While I agree that of all the current options this is the best, I would much rather see him spend the rest of his life performing hard labor. I think it is a crock that these guys waste away in prisons while tax payers fork out hard earned money to sustain them. They should be required to pay their own way.
clutchy
05-09-2006, 09:01 PM
While I agree that of all the current options this is the best, I would much rather see him spend the rest of his life performing hard labor. I think it is a crock that these guys waste away in prisons while tax payers fork out hard earned money to sustain them. They should be required to pay their own way.
I'm all for chain gangs, but alot of people think they're cruel and unusual or some other nonsense.
honestly i think hard labor is the best punishment too.
Houdini
05-10-2006, 01:09 AM
I'm all for chain gangs, but alot of people think they're cruel and unusual or some other nonsense.
honestly i think hard labor is the best punishment too.
Labor sounds good to me. Giving back to society in some way. In NOLA, for instance, after Mardi Gras parades, a bunch of guys in orange suits supervised by armed cops pick up the plethora of trash.
guiseppewv
05-10-2006, 09:58 AM
While I agree that of all the current options this is the best, I would much rather see him spend the rest of his life performing hard labor. I think it is a crock that these guys waste away in prisons while tax payers fork out hard earned money to sustain them. They should be required to pay their own way.
:stupid:
If people had to bust their ass (no pun intended :P) in jail then they would be less likely to do the crime. Instead we molly-coddle them by giving them TV, workout areas, decent food, etc...
Markel
05-10-2006, 10:53 AM
I'm all for prisoners having to help earn their keep. If they refuse to work, they should forfeit all privileges and be given only the blandest of (nutritionally adequate) food. If they want more, they should have to earn it.
clutchy
05-10-2006, 01:39 PM
Labor sounds good to me. Giving back to society in some way. In NOLA, for instance, after Mardi Gras parades, a bunch of guys in orange suits supervised by armed cops pick up the plethora of trash.

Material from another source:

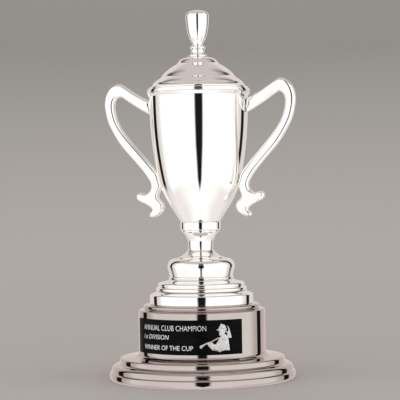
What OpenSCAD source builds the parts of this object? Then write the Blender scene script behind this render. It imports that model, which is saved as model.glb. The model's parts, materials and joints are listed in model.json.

that's great, not only are they giving back, but what they're missing is being thrown in their face...:thumbup:
ialsohaveadream
05-10-2006, 03:02 PM
:stupid:
If people had to bust their ass (no pun intended :P) in jail then they would be less likely to do the crime. Instead we molly-coddle them by giving them TV, workout areas, decent food, etc...
molly-coddle? Tell me what life was like back in the days of WWII again, grandpa! ;)
And I've covered this before, but giving the inmates entertainment and exercise is more for the benefit of the guards than the prisoners.
guiseppewv
05-11-2006, 07:37 AM
molly-coddle? Tell me what life was like back in the days of WWII again, grandpa! ;)
And I've covered this before, but giving the inmates entertainment and exercise is more for the benefit of the guards than the prisoners.
Back in my day......:P ;)
I just think making prison as bland as possible would make more people think before they commit a crime.
ialsohaveadream
05-11-2006, 01:26 PM
I just think making prison as bland as possible would make more people think before they commit a crime.
They do think. They think about the getaway car, the exact phrasing of the "Put the money in the bag" note, what shade of ski mask best matches their skin tone, etc.